At the start of the trial, 34 percent had atherosclerotic cardiovascular disease, 20 percent had heart failure, and 67 percent had high total cardiovascular risk without established cardiovascular disease.

What researchers found

In the overall FLOW population, semaglutide reduced the risk of the primary kidney-related outcome by 24 percent and all-cause death by 20 percent, based on the ACC summary of the JACC analysis. The primary outcome included a large sustained decline in kidney filtration, very low estimated filtration, dialysis, transplantation, and kidney or cardiovascular death.

The new analysis reported that the relative benefit was consistent in people with and without atherosclerotic cardiovascular disease, with and without heart failure, and in people with high cardiovascular risk. This conclusion came from subgroup estimates and interaction testing, not from a separate new randomized trial. The ACC summary also reported estimated numbers needed to treat over three years of 22 in the atherosclerotic cardiovascular disease group, 13 in the heart failure group, and 17 in the high-risk group to prevent one primary kidney outcome.

Why this matters for patients

For someone living with type 2 diabetes and chronic kidney disease, the findings may make the semaglutide conversation more specific. It is not only about glucose or weight. In the FLOW population, semaglutide was studied for kidney and cardiovascular outcomes in people who were already at high risk.

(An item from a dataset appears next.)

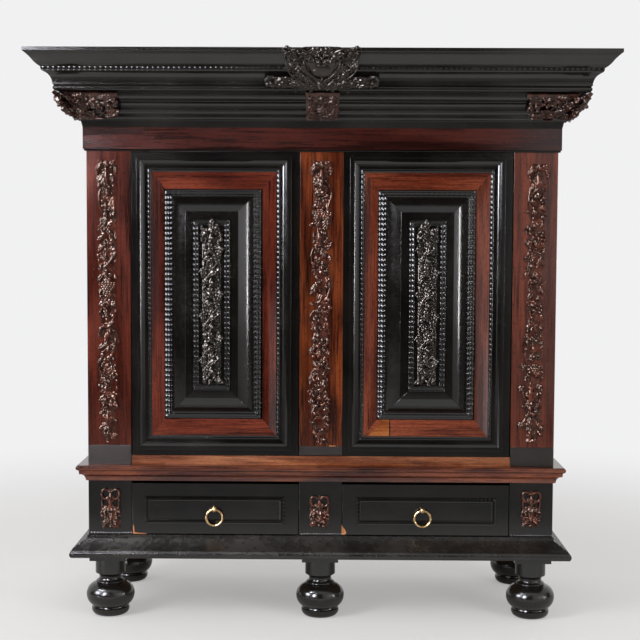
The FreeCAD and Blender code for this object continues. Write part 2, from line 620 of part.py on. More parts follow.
def door(side, name):
    """One door, drawn on the left and mirrored for the right."""
    face = FACE_Y + DOOR_SET_BACK
    x0 = -OPENING_X + HINGE_GAP
    x1 = -CENTRE_HALF - MEETING_GAP if side < 0 else -CENTRE_HALF
    meeting_border = MEETING_BORDER if side < 0 else MEETING_BORDER + MEETING_GAP
    widths = (HINGE_BORDER + MOULDING_WIDTH + BAND_WIDTH_SIDE,
              meeting_border + MOULDING_WIDTH + BAND_WIDTH_SIDE)
    extra = 0 if side < 0 else 2 * CENTRE_HALF
    frame = door_frame(x0, x1, widths, extra)
    mx0 = x0 + HINGE_BORDER
    mx1 = x1 - meeting_border
    mz0 = DOOR_BOTTOM + TOP_BORDER
    mz1 = DOOR_TOP - TOP_BORDER
    moulding = mitred_frame(DOOR_MOULDING, mx0, mx1, mz0, mz1, face)
    bx0, bx1 = mx0 + MOULDING_WIDTH, mx1 - MOULDING_WIDTH
    bz0, bz1 = mz0 + MOULDING_WIDTH, mz1 - MOULDING_WIDTH
    band = flat_frame(bx0, bx1, bz0, bz1, BAND_WIDTH_SIDE, BAND_WIDTH_TOP, face - BAND_RISE, face)
    cx0, cx1 = bx0 + BAND_WIDTH_SIDE, bx1 - BAND_WIDTH_SIDE
    cz0, cz1 = bz0 + BAND_WIDTH_TOP, bz1 - BAND_WIDTH_TOP
    cushion = mitred_frame(CUSHION_PROFILE, cx0, cx1, cz0, cz1, face)
    field = door_field(cx0, cx1, cz0, cz1, face)
    inset = CUSHION_WIDTH + RIPPLE_FRAME
    carving = foliage((cx0 + cx1) / 2, cz0 + inset + 6, cz1 - inset - 6, FIELD_CARVING_HALF,
                      face - CUSHION_RISE, FIELD_CARVING_RISE, LONG_DROP_KNOTS)
    parts = {"frame": frame, "moulding": moulding, "band": band, "cushion": cushion, "field": field,
             "carving": [carving]}
    for part_name, solids in parts.items():
        if side > 0:
            solids = [mirrored(solid) for solid in solids]
        save(name + "_" + part_name, solids)


def centre_pilaster():
    """The pilaster that covers the meeting of the doors; it is fixed to the right door."""
    back = FACE_Y + BOARD
    save("pilaster_centre", board(-CENTRE_HALF, CENTRE_HALF, FACE_Y, back, Z_PLINTH_TOP, DOOR_TOP))
    save("centre_plinth", board(-CENTRE_HALF, CENTRE_HALF, FACE_Y, back, DOOR_BOTTOM, Z_PLINTH_TOP))


LOCK_Z = 1080.0
LOCK_HIGH = 70.0
LOCK_WIDE = 74.0
LOCK_THICK = 18.0
KEEP_DEEP = 28.0
KEEP_SLACK = 2.0
BOLT_HIGH = 20.0
BOLT_THICK = 7.0
BOLT_LENGTH = 56.0
BOLT_SLACK = 0.4


def lock():
    """A rim lock behind the meeting stile, its bolt, and the keep on the other door."""
    back = FACE_Y + DOOR_SET_BACK + DOOR_THICK
    z0 = LOCK_Z - LOCK_HIGH / 2
    left = -CENTRE_HALF + 4
    case = board(left, left + LOCK_WIDE, back, back + LOCK_THICK, z0, z0 + LOCK_HIGH)
    bolt_y = back + 5
    bolt_z = LOCK_Z - BOLT_HIGH / 2
    room = board(left, left + BOLT_LENGTH + 6, bolt_y - BOLT_SLACK, bolt_y + BOLT_THICK + BOLT_SLACK,
                 bolt_z - BOLT_SLACK, bolt_z + BOLT_HIGH + BOLT_SLACK)
    save("lock_case", case.cut(room))
    save("lock_bolt", board(left + 1, left + 1 + BOLT_LENGTH, bolt_y, bolt_y + BOLT_THICK,
                            bolt_z, bolt_z + BOLT_HIGH))
    keep_x = -CENTRE_HALF - MEETING_GAP - 4
    keep = board(keep_x - KEEP_DEEP, keep_x, back, back + LOCK_THICK, z0 + 8, z0 + LOCK_HIGH - 8)
    keep_room = board(keep_x - KEEP_DEEP + 4, keep_x, bolt_y - KEEP_SLACK, bolt_y + BOLT_THICK + KEEP_SLACK,
                      bolt_z - KEEP_SLACK, bolt_z + BOLT_HIGH + KEEP_SLACK)
    save("lock_keep", keep.cut(keep_room))


def carvings():
    """The carved drops on the pilasters and the small ones on the posts of the drawer row."""
    pilaster_x = (HALF + OPENING_X) / 2
    low = Z_PLINTH_TOP + 4
    high = Z_LINTEL - 36
    places = {"left": -pilaster_x - 1, "centre": 1, "right": pilaster_x + 7}
    for name, x in places.items():
        save("carving_" + name, foliage(x, low, high, DROP_HALF[name], FACE_Y, DROP_RISE, LONG_DROP_KNOTS))
    save("post_carvings", [foliage(x, z0, z1, half_width, FACE_Y, POST_DROP_RISE, POST_DROP_KNOTS)
                           for x, z0, z1, half_width in POST_DROPS])


# ---------------------------------------------------------------- drawers

DRAWER_STRIP = [(0, 0), (0, 5), ((6, 10), (11, 7)), (18, 3), (18, 0)]


def drawer(side, name):
    """One drawer, drawn on the left and mirrored for the right: front, box and ring pull."""
    x0 = -OPENING_X + DRAWER_GAP
    x1 = -CENTRE_HALF - DRAWER_GAP
    face = FACE_Y + 1
    back = face + DRAWER_FRONT
    front = board(x0, x1, face, back, DRAWER_BOTTOM, DRAWER_TOP)
    stem_place = Vector(-abs(RING_X[name]), face, RING_HINGE_Z)
    stem = Part.makeCylinder(STEM_R + STEM_CLEARANCE, DRAWER_FRONT, stem_place, BACKWARDS)
    strips = mitred_frame(DRAWER_STRIP, x0 + 42, x1 - 46, DRAWER_BOTTOM + 35, DRAWER_TOP - 50, face)
    end = back + DRAWER_DEPTH
    bx0, bx1 = x0 + 3, x1 - 3
    bz0, bz1 = DRAWER_BOTTOM, DRAWER_TOP - 20
    left = board(bx0, bx0 + DRAWER_SIDE, back, end, bz0, bz1)
    right = board(bx1 - DRAWER_SIDE, bx1, back, end, bz0, bz1)
    tail = board(bx0 + DRAWER_SIDE, bx1 - DRAWER_SIDE, end - DRAWER_SIDE, end, bz0, bz1)
    bottom = board(bx0 + DRAWER_SIDE, bx1 - DRAWER_SIDE, back, end - DRAWER_SIDE, bz0 + 6, bz0 + 14)
    parts = {"_front": [front.cut(stem)] + strips, "_box": [left, right, tail, bottom]}
    for part_name, solids in parts.items():
        if side > 0:
            solids = [mirrored(solid) for solid in solids]
        save("drawer_" + name + part_name, solids)
    save("ring_post_" + name, ring_post(RING_X[name], face, back))
    save("ring_" + name, pull_ring(RING_X[name], face))


def ring_post(x, face, back):
    """A brass knob with an eye on a stem through the drawer front, with a rose and a nut."""
    def disc(radius, y0, y1):
        return Part.makeCylinder(radius, y1 - y0, Vector(x, y0, RING_HINGE_Z), BACKWARDS)
    knob_y = face - RING_OUT
    knob = Part.makeSphere(KNOB_R, Vector(x, knob_y, RING_HINGE_Z))
    neck = disc(NECK_R, knob_y + KNOB_R - 2, face)
    rose = disc(ROSE_R, face - ROSE_THICK, face)
    stem = disc(STEM_R, face - 1, back + NUT_THICK + 1)
    nut = disc(NUT_R, back, back + NUT_THICK)
    eye = Part.makeCylinder(EYE_R, 4 * KNOB_R, Vector(x - 2 * KNOB_R, knob_y, RING_HINGE_Z), Vector(1, 0, 0))
    post = knob.fuse(neck).fuse(rose).fuse(stem).fuse(nut)
    return post.cut(eye).removeSplitter()


def pull_ring(x, face):
    """The ring, hanging through the eye of the knob."""
    centre = Vector(x, face - RING_OUT, RING_HINGE_Z - RING_R)
    return Part.makeTorus(RING_R, RING_TUBE_R, centre, BACKWARDS)


feet()
base()
carcass()
frieze_and_cornice()
door(-1, "door_left")
door(1, "door_right")
centre_pilaster()
lock()
carvings()
drawer(-1, "left")
drawer(1, "right")
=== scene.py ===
import json
import math
import random

import bmesh
import bpy
from mathutils import Matrix, Vector


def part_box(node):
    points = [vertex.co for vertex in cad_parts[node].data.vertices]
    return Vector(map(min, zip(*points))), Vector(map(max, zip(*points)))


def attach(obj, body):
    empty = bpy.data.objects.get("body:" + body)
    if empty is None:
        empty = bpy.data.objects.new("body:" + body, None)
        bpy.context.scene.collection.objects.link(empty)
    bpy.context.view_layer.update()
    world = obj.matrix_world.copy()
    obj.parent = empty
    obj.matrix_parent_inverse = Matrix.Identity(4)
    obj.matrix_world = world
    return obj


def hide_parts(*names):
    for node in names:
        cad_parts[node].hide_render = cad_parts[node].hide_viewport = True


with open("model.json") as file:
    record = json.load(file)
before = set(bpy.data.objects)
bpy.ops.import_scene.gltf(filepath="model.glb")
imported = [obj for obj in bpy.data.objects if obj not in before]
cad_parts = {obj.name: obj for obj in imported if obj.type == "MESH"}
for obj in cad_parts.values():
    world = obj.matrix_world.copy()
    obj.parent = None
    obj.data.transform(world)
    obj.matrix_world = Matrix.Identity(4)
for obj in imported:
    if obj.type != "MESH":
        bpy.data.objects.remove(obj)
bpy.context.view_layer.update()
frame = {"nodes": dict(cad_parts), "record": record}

MM = 0.001
NODES = frame["nodes"]
TURN = 2 * math.pi

# Places that the pieces share, in metres, from the frame
FACE_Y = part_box("pilaster_left")[0].y          # faces of the pilasters and posts
BACK_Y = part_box("back_boards")[1].y
HALF = -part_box("pilaster_left")[0].x           # half the width of the case
DEPTH = BACK_Y - FACE_Y
DOOR_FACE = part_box("door_left_frame")[0].y
DRAWER_FACE = FACE_Y + 1 * MM


# ---------------------------------------------------------------- view and light

FOCAL_PIXELS = 1314.0                          # focal length in pixels of a picture 640 pixels wide
CAMERA_PLACE = Vector((35 * MM, FACE_Y - 4423 * MM, 1312.5 * MM))
CAMERA_YAW = 0.0088
CAMERA_DIP = 0.0645
CAMERA_ROLL = 0.0047


def set_camera():
    """A long lens a little above the middle of the cupboard."""
    lens = bpy.data.cameras.new("camera")
    lens.sensor_width = 36
    lens.lens = FOCAL_PIXELS * lens.sensor_width / 640
    lens.clip_end = 60
    camera = bpy.data.objects.new("camera", lens)
    bpy.context.collection.objects.link(camera)
    turn = (Matrix.Rotation(CAMERA_YAW, 4, "Z") @ Matrix.Rotation(math.pi / 2 - CAMERA_DIP, 4, "X")
            @ Matrix.Rotation(CAMERA_ROLL, 4, "Z"))
    camera.matrix_world = Matrix.Translation(CAMERA_PLACE) @ turn
    bpy.context.scene.camera = camera


def linear(hex_colour):
    """A hex sRGB colour as linear red, green, blue and alpha."""
    values = [int(hex_colour[i:i + 2], 16) / 255 for i in (1, 3, 5)]
    return tuple(v / 12.92 if v <= 0.04045 else ((v + 0.055) / 1.055) ** 2.4 for v in values) + (1.0,)


def node(tree, kind, inputs=None, **settings):
    """Adds a node, sets its properties, and sets or links its inputs."""
    new = tree.nodes.new(kind)
    for name, value in settings.items():
        setattr(new, name, value)
    for key, value in (inputs or {}).items():
        if isinstance(value, bpy.types.NodeSocket):
            tree.links.new(value, new.inputs[key])
        else:
            new.inputs[key].default_value = value
    return new


def aimed(thing, place, target):
    thing.location = place
    thing.rotation_euler = (Vector(target) - Vector(place)).to_track_quat("-Z", "Y").to_euler()


def lamp(name, place, target, width, height, watts, colour="#ffffff"):
    """A softbox that lights the wood; its mirror image comes from a reflector of its own."""
    light = bpy.data.lights.new(name, "AREA")
    light.shape = "RECTANGLE"
    light.size = width
    light.size_y = height
    light.energy = watts
    light.color = linear(colour)[:3]
    box = bpy.data.objects.new(name, light)
    bpy.context.collection.objects.link(box)
    aimed(box, place, target)
    box.visible_glossy = False


def reflector(name, place, target, width, height, colour, strength, soft):
    """A panel that only polished surfaces see: a lit silk with fading edges, or a dark flag."""
    deselect()
    bpy.ops.mesh.primitive_plane_add(size=1)
    panel = bpy.context.active_object
    panel.name = name
    panel.scale = (width, height, 1)
    aimed(panel, place, target)
    material = bpy.data.materials.new(name)
    material.use_nodes = True
    tree = material.node_tree
    tree.nodes.clear()
    spot = node(tree, "ShaderNodeTexCoord").outputs["Object"]
    across = node(tree, "ShaderNodeSeparateXYZ", {"Vector": spot})
    fades = []
    for axis in (0, 1):
        side = node(tree, "ShaderNodeMath", {0: across.outputs[axis]}, operation="ABSOLUTE")
        fades.append(node(tree, "ShaderNodeMapRange", {
            "Value": side.outputs[0], "From Min": 0.5, "From Max": 0.5 - soft, "To Min": 0.0, "To Max": 1.0},
            interpolation_type="SMOOTHSTEP"))
    level = node(tree, "ShaderNodeMath", {0: fades[0].outputs[0], 1: fades[1].outputs[0]}, operation="MULTIPLY")
    power = node(tree, "ShaderNodeMath", {0: level.outputs[0], 1: strength}, operation="MULTIPLY")
    lit = node(tree, "ShaderNodeEmission", {"Color": linear(colour), "Strength": power.outputs[0]})
    clear = node(tree, "ShaderNodeBsdfTransparent")
    cover = node(tree, "ShaderNodeMixShader", {0: level.outputs[0], 1: clear.outputs[0], 2: lit.outputs[0]})
    node(tree, "ShaderNodeOutputMaterial", {"Surface": cover.outputs[0]})
    panel.data.materials.append(material)
    for kind in ("camera", "diffuse", "transmission", "volume_scatter", "shadow"):
        setattr(panel, "visible_" + kind, False)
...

This may be especially relevant if you already have albumin in the urine, reduced kidney filtration, atherosclerotic cardiovascular disease, heart failure, or several cardiovascular risk factors. It may help you ask whether your current treatment plan is addressing blood pressure, glucose, kidney protection, heart protection, cholesterol, smoking, weight, and medication access together.

What this does not mean

This study does not mean semaglutide is right for everyone. It does not prove the same benefit for people with type 1 diabetes, people without chronic kidney disease, or people using different doses for weight management. It also does not mean that other kidney-protective treatments can be ignored.

Many people with diabetic kidney disease need a layered plan that may include blood pressure treatment, an SGLT2 inhibitor when appropriate, cholesterol management, glucose management, smoking support, nutrition care, and regular kidney monitoring. Which medicines belong in that plan depends on kidney function, heart history, side effects, pregnancy plans, cost, insurance coverage, and personal goals.

What to ask your care team

  • Do my latest estimated glomerular filtration rate and urine albumin results show chronic kidney disease?
  • Do I look similar to the type of patient studied in FLOW?
  • Where would semaglutide fit with my current medicines, including an SGLT2 inhibitor, blood pressure medicines, insulin, or other diabetes medicines?
  • What side effects or warning signs should I know about before starting a GLP-1 medicine?
  • How will we track kidney function, urine albumin, glucose, weight, and symptoms after any medicine change?

Practical takeaway

If you have type 2 diabetes and chronic kidney disease, ask your clinician whether your plan is built around both kidney and heart protection. The FLOW analysis gives another reason to make that conversation concrete, but medication choices still need to be individualized.

Safety note

Do not start, stop, or change semaglutide, insulin, SGLT2 inhibitors, blood pressure medicines, or kidney medicines based on this article. Semaglutide can cause side effects and may not be appropriate for every person. Seek medical advice promptly for severe or persistent vomiting, dehydration, severe abdominal pain, signs of pancreatitis, symptoms of low blood sugar if you use insulin or sulfonylureas, or rapidly worsening illness. This information is general education and is not a substitute for medical care.

Source summary

This article is based on the June 2026 JACC FLOW cardiovascular subgroup analysis, the American College of Cardiology summary of that analysis, the original New England Journal of Medicine FLOW trial report, the current DailyMed Ozempic prescribing information, and the American Diabetes Association Standards of Care resource page.